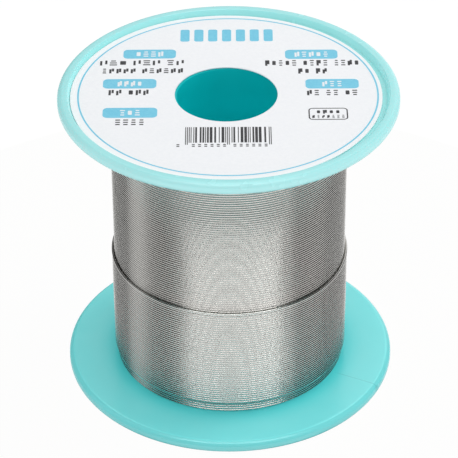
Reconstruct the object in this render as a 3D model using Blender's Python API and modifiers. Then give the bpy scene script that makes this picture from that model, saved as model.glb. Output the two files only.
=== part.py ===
"""Solder wire spool.

A small reel of fine solder wire standing on its lower flange. Two moulded
flanges are pressed on the spigots of a barrel tube, whose inside is the bore.
The wire starts in a groove of the barrel and fills the space between the
flanges layer by layer. The last layer covers only the lower part of the
winding, and its last turn lies loose round the winding just above it. A printed
paper ring lies in the recess of the upper flange and hides the joint there.

Units are metres, +Z is up, the spool's axis is Z, and the origin is the
centre of the circle on which the lower flange stands.
"""

import math

import bmesh
import bpy

MM = 0.001

# Overall
FLANGE_R = 21.25 * MM          # outer radius of both flanges
HEIGHT = 40.75 * MM            # over both flanges
SEGMENTS = 72                  # steps of every turned piece

# Flange section
RIM_T = 1.62 * MM              # thickness at the bead
PLATE_T = 0.84 * MM            # thickness of the plate inside the bead
BEAD_TOP_R = 19.94 * MM        # inner edge of the bead's flat top
BEAD_FOOT_R = 19.68 * MM       # where the bead's inner slope meets the recess
OUTER_ROUND = 0.66 * MM        # rounding of the edge on the outer face
INNER_ROUND = 0.84 * MM        # rounding of the edge that faces the wire
BEAD_ROUND = 0.12 * MM         # rounding between the bead's top and its slope

# Barrel: a tube with a shoulder and a spigot at each end
BORE_R = 6.43 * MM
BORE_CHAMFER = 0.22 * MM
BARREL_R = 7.55 * MM
SPIGOT_R = 7.15 * MM           # goes through the flange's plate
SPIGOT_CLEAR = 0.05 * MM       # radial clearance of the spigot in the plate
SHOULDER_GAP = 0.05 * MM       # between a shoulder and the flange
SPIGOT_SINK = 0.02 * MM        # the spigot ends this far below the recess floor

# Wire
WIRE_R = 0.15 * MM
WINDING_R = 14.86 * MM         # outside of the outermost full layer
LAYER_GAP = 0.05 * MM
PACK_BOTTOM = RIM_T + 0.08 * MM
PACK_TOP = HEIGHT - RIM_T - 0.08 * MM
PACK_INNER_R = 7.62 * MM
OUTER_LAYER_T = 0.30 * MM
LAST_LAYER_R = 15.16 * MM      # outside of the last layer, which is not full
LAST_LAYER_T = 0.25 * MM
LAST_LAYER_BOTTOM = 2.98 * MM  # it starts a few turns above the lower flange
LAST_LAYER_TOP = 16.94 * MM

# Groove in the barrel for the start of the wire
GROOVE_W = 0.70 * MM
GROOVE_DEPTH = 0.45 * MM
GROOVE_LEN = 8.0 * MM
GROOVE_ANGLE = math.radians(140.0)
TAIL_BOTTOM = 2.3 * MM
TAIL_TOP = 9.0 * MM

# Label
LABEL_IN_R = 6.38 * MM
LABEL_OUT_R = 19.35 * MM
LABEL_T = 0.12 * MM
LABEL_LIFT = 0.05 * MM
LABEL_OFFSET = (-0.27 * MM, 0.01 * MM)

# Last turn, loose above the last layer
FREE_R = 15.05 * MM            # centre line of the wire
FREE_Z = 17.22 * MM
FREE_TILT = -0.08 * MM         # the turn is a little lower on the +X side
FREE_HALF_ANGLE = math.radians(172.0)
FREE_POINTS = 80


def clear_scene():
    for obj in list(bpy.data.objects):
        bpy.data.objects.remove(obj, do_unlink=True)


def new_collection(name):
    coll = bpy.data.collections.new(name)
    bpy.context.scene.collection.children.link(coll)
    return coll


def plastic(name, color, roughness):
    mat = bpy.data.materials.new(name)
    mat.use_nodes = True
    shader = mat.node_tree.nodes["Principled BSDF"]
    shader.inputs["Base Color"].default_value = (*color, 1.0)
    shader.inputs["Roughness"].default_value = roughness
    shader.inputs["Metallic"].default_value = 0.0
    return mat


def metal(name, color, roughness):
    mat = plastic(name, color, roughness)
    mat.node_tree.nodes["Principled BSDF"].inputs["Metallic"].default_value = 1.0
    return mat


def arc(cx, cz, radius, start, end, steps):
    """Points of an arc in the section plane, angles in degrees from +X."""
    points = []
    for i in range(steps + 1):
        a = math.radians(start + (end - start) * i / steps)
        points.append((cx + radius * math.cos(a), cz + radius * math.sin(a)))
    return points


def turned(name, section, material, coll, segments=SEGMENTS):
    """A ring turned from a closed section.

    The section's outer side runs from top to bottom.
    """
    mesh = bpy.data.meshes.new(name)
    bm = bmesh.new()
    verts = [bm.verts.new((x, 0.0, z)) for x, z in section]
    for i, v in enumerate(verts):
        bm.edges.new((v, verts[(i + 1) % len(verts)]))
    bm.to_mesh(mesh)
    bm.free()
    obj = bpy.data.objects.new(name, mesh)
    coll.objects.link(obj)
    screw = obj.modifiers.new("Turn", "SCREW")
    screw.axis = "Z"
    screw.angle = math.tau
    screw.steps = segments
    screw.render_steps = segments
    screw.use_merge_vertices = True
    screw.merge_threshold = 1e-6
    screw.use_smooth_shade = True
    obj.data.materials.append(material)
    return obj


def flange_section():
    """Section of a flange whose outer face looks up and lies at z = 0."""
    top = 0.0
    inner = -RIM_T
    floor = -(RIM_T - PLATE_T)
    pts = []
    # bead: from its inner edge over the flat top to the outer side
    pts += arc(BEAD_TOP_R + BEAD_ROUND, top - BEAD_ROUND, BEAD_ROUND, 155, 90, 3)
    pts += arc(FLANGE_R - OUTER_ROUND, top - OUTER_ROUND, OUTER_ROUND, 90, 0, 7)
    pts += arc(FLANGE_R - INNER_ROUND, inner + INNER_ROUND, INNER_ROUND, 0, -90, 8)
    # inner face and the hole for the barrel's spigot
    pts.append((SPIGOT_R + SPIGOT_CLEAR, inner))
    pts.append((SPIGOT_R + SPIGOT_CLEAR, floor))
    # recess floor up to the foot of the bead
    pts.append((BEAD_FOOT_R, floor))
    return pts


def make_flange(name, material, coll, upper):
    obj = turned(name, flange_section(), material, coll)
    if upper:
        obj.location = (0.0, 0.0, HEIGHT)
    else:
        obj.location = (0.0, 0.0, 0.0)
        obj.rotation_euler = (math.pi, 0.0, 0.0)
    return obj


def barrel_section():
    shoulder_low = RIM_T + SHOULDER_GAP
    shoulder_high = HEIGHT - shoulder_low
    end_low = RIM_T - PLATE_T + SPIGOT_SINK
    end_high = HEIGHT - end_low
    return [
        (BORE_R + BORE_CHAMFER, end_high), (SPIGOT_R, end_high),
        (SPIGOT_R, shoulder_high), (BARREL_R, shoulder_high),
        (BARREL_R, shoulder_low), (SPIGOT_R, shoulder_low),
        (SPIGOT_R, end_low), (BORE_R + BORE_CHAMFER, end_low),
        (BORE_R, end_low + BORE_CHAMFER), (BORE_R, end_high - BORE_CHAMFER),
    ]


def make_barrel(material, coll, cutters):
    obj = turned("barrel", barrel_section(), material, coll)
    # groove for the start of the wire, open at the outside and the lower end
    bpy.ops.mesh.primitive_cube_add(size=1.0)
    cutter = bpy.context.active_object
    cutter.name = "groove_cutter"
    for old in list(cutter.users_collection):
        old.objects.unlink(cutter)
    cutters.objects.link(cutter)
    depth = 1.0 * MM
    cutter.scale = (depth, GROOVE_W, GROOVE_LEN)
    r = BARREL_R - GROOVE_DEPTH + depth / 2
    cutter.location = (r * math.cos(GROOVE_ANGLE), r * math.sin(GROOVE_ANGLE),
                       RIM_T + GROOVE_LEN / 2 - 0.5 * MM)
    cutter.rotation_euler = (0.0, 0.0, GROOVE_ANGLE)
    cutter.hide_render = True
    cutter.display_type = "WIRE"
    cut = obj.modifiers.new("Groove", "BOOLEAN")
    cut.operation = "DIFFERENCE"
    cut.solver = "EXACT"
    cut.object = cutter
    return obj


def wire(name, points, material, coll, resolution=2):
    """A wire: a poly line with a round bevel and filled caps."""
    curve = bpy.data.curves.new(name, "CURVE")
    curve.dimensions = "3D"
    curve.bevel_depth = WIRE_R
    curve.bevel_resolution = resolution
    curve.use_fill_caps = True
    curve.render_resolution_u = 0
    spline = curve.splines.new("POLY")
    spline.points.add(len(points) - 1)
    for p, co in zip(spline.points, points):
        p.co = (*co, 1.0)
    obj = bpy.data.objects.new(name, curve)
    coll.objects.link(obj)
    curve.materials.append(material)
    return obj


def make_free_turn(material, coll):
    """The last turn lies in one plane, tilted a little about the Y axis, and
    runs round in that plane: its origin is on the plane's axis."""
    points = []
    for i in range(FREE_POINTS):
        a = -FREE_HALF_ANGLE + 2 * FREE_HALF_ANGLE * i / (FREE_POINTS - 1)
        # a = 0 is the front of the spool, at -Y
        points.append((FREE_R * math.sin(a), -FREE_R * math.cos(a),
                       FREE_TILT * math.sin(a)))
    obj = wire("solder_free_turn", points, material, coll)
    obj.location = (0.0, 0.0, FREE_Z)
    return obj


def make_start_tail(material, coll):
    r = BARREL_R - GROOVE_DEPTH / 2
    x = r * math.cos(GROOVE_ANGLE)
    y = r * math.sin(GROOVE_ANGLE)
    steps = 10
    points = [(x, y, TAIL_BOTTOM + (TAIL_TOP - TAIL_BOTTOM) * i / steps)
              for i in range(steps + 1)]
    return wire("solder_start_tail", points, material, coll)


def main():
    clear_scene()
    coll = new_collection("solder_wire_spool")
    cutters = new_collection("cutters")

    turquoise = plastic("turquoise_plastic", (0.20, 0.72, 0.72), 0.42)
    teal = plastic("turquoise_plastic_barrel", (0.02, 0.45, 0.46), 0.42)
    paper = plastic("label_paper", (0.90, 0.91, 0.93), 0.55)
    solder = metal("solder_wire", (0.66, 0.66, 0.64), 0.32)

    make_flange("upper_flange", turquoise, coll, upper=True)
    make_flange("lower_flange", turquoise, coll, upper=False)
    make_barrel(teal, coll, cutters)

    outer_in = WINDING_R - OUTER_LAYER_T
    inner_out = outer_in - LAYER_GAP
    turned("solder_inner_layers",
           [(PACK_INNER_R, PACK_TOP), (inner_out, PACK_TOP),
            (inner_out, PACK_BOTTOM), (PACK_INNER_R, PACK_BOTTOM)],
           solder, coll)
    turned("solder_outer_layer",
           [(outer_in, PACK_TOP), (WINDING_R, PACK_TOP),
            (WINDING_R, PACK_BOTTOM), (outer_in, PACK_BOTTOM)],
           solder, coll)
    last_in = LAST_LAYER_R - LAST_LAYER_T
    turned("solder_last_layer",
           [(last_in, LAST_LAYER_TOP), (LAST_LAYER_R, LAST_LAYER_TOP),
            (LAST_LAYER_R, LAST_LAYER_BOTTOM), (last_in, LAST_LAYER_BOTTOM)],
           solder, coll)
    make_start_tail(solder, coll)
    make_free_turn(solder, coll)

    label_low = HEIGHT - (RIM_T - PLATE_T) + LABEL_LIFT
    label = turned("top_label",
                   [(LABEL_IN_R, label_low + LABEL_T), (LABEL_OUT_R, label_low + LABEL_T),
                    (LABEL_OUT_R, label_low), (LABEL_IN_R, label_low)],
                   paper, coll)
    label.location = (LABEL_OFFSET[0], LABEL_OFFSET[1], 0.0)


main()
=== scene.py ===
"""Looks of the solder wire spool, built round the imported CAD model.

Everything is in metres, in the CAD model's frame: +Z up, the spool's axis is
Z, the front is -Y and the right is +X.
"""

import math
import random

import bmesh
import bpy
import numpy as np
from mathutils import Euler, Matrix, Vector


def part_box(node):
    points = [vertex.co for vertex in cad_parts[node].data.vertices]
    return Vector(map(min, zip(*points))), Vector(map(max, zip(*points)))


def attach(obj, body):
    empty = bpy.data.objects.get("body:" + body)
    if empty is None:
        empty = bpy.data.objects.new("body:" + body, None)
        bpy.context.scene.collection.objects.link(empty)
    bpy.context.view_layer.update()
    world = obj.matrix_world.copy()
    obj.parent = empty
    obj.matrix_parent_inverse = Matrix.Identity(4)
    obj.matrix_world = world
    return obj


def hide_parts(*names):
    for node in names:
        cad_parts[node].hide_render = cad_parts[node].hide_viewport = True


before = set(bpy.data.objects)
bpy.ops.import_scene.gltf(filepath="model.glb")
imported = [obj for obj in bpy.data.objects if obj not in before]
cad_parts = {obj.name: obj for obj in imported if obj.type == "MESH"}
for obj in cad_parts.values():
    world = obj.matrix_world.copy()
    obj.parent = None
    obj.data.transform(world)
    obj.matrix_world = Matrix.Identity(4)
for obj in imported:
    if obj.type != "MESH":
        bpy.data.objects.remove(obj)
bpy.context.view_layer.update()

MM = 0.001


scene = bpy.context.scene
scene.view_settings.view_transform = "Standard"
scene.view_settings.look = "None"
scene.view_settings.exposure = 0.0
scene.view_settings.gamma = 1.0

# ------------------------------------------------------------ dimensions
FLANGE_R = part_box("upper_flange")[1].x
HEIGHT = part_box("upper_flange")[1].z
RIM_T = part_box("lower_flange")[1].z
PLATE_T = 0.84 * MM
BEAD_TOP_R = 19.94 * MM
BEAD_FOOT_R = 19.68 * MM
OUTER_ROUND = 0.66 * MM
INNER_ROUND = 0.74 * MM
BEAD_ROUND = 0.12 * MM
FOOT_ROUND = 0.04 * MM

BORE_R = 6.43 * MM
BORE_CHAMFER = 0.22 * MM
BARREL_R = 7.55 * MM
SPIGOT_R = 7.15 * MM
SPIGOT_CLEAR = 0.05 * MM
SHOULDER_GAP = 0.05 * MM
SPIGOT_SINK = 0.02 * MM
GROOVE_W = 0.70 * MM
GROOVE_DEPTH = 0.45 * MM
GROOVE_LEN = 8.0 * MM
GROOVE_ANGLE = math.radians(140.0)

WIRE_R = 0.157 * MM             # 0.3 mm wire at the upper end of its tolerance
WINDING_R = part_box("solder_outer_layer")[1].x
LAST_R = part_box("solder_last_layer")[1].x
LAST_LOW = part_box("solder_last_layer")[0].z
PITCH = 0.324 * MM
PACK_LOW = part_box("solder_outer_layer")[0].z
PACK_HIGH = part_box("solder_outer_layer")[1].z

LABEL_IN_R = 6.38 * MM
LABEL_OUT_R = 19.35 * MM
LABEL_OFFSET = (-0.30 * MM, 0.01 * MM)
LABEL_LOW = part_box("top_label")[0].z
LABEL_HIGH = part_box("top_label")[1].z

FREE_R = 15.05 * MM
FREE_Z = 17.22 * MM
FREE_TILT = -0.08 * MM
FREE_HALF_ANGLE = math.radians(172.0)
HALF_STEP = 8.0 / 360.0         # half of a turn's step down, in turns

# ------------------------------------------------------------ camera
ELEVATION = 0.6082
DISTANCE = 322.144 * MM
TARGET = Vector((0.0, 0.0, 19.656 * MM))
ROLL = -0.0057
SIDEWAYS = (-0.0498 * MM, 0.0679 * MM)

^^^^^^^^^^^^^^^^

Return exactly the lines that run from the top of the listing above to the line containing "and its slope", please, keeping both end lines and leaving out everything else.

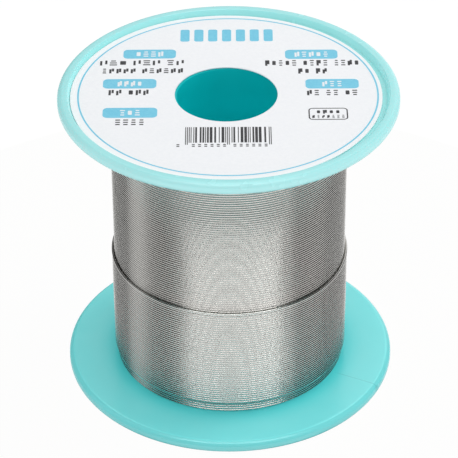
Reconstruct the object in this render as a 3D model using Blender's Python API and modifiers. Then give the bpy scene script that makes this picture from that model, saved as model.glb. Output the two files only.
=== part.py ===
"""Solder wire spool.

A small reel of fine solder wire standing on its lower flange. Two moulded
flanges are pressed on the spigots of a barrel tube, whose inside is the bore.
The wire starts in a groove of the barrel and fills the space between the
flanges layer by layer. The last layer covers only the lower part of the
winding, and its last turn lies loose round the winding just above it. A printed
paper ring lies in the recess of the upper flange and hides the joint there.

Units are metres, +Z is up, the spool's axis is Z, and the origin is the
centre of the circle on which the lower flange stands.
"""

import math

import bmesh
import bpy

MM = 0.001

# Overall
FLANGE_R = 21.25 * MM          # outer radius of both flanges
HEIGHT = 40.75 * MM            # over both flanges
SEGMENTS = 72                  # steps of every turned piece

# Flange section
RIM_T = 1.62 * MM              # thickness at the bead
PLATE_T = 0.84 * MM            # thickness of the plate inside the bead
BEAD_TOP_R = 19.94 * MM        # inner edge of the bead's flat top
BEAD_FOOT_R = 19.68 * MM       # where the bead's inner slope meets the recess
OUTER_ROUND = 0.66 * MM        # rounding of the edge on the outer face
INNER_ROUND = 0.84 * MM        # rounding of the edge that faces the wire
BEAD_ROUND = 0.12 * MM         # rounding between the bead's top and its slope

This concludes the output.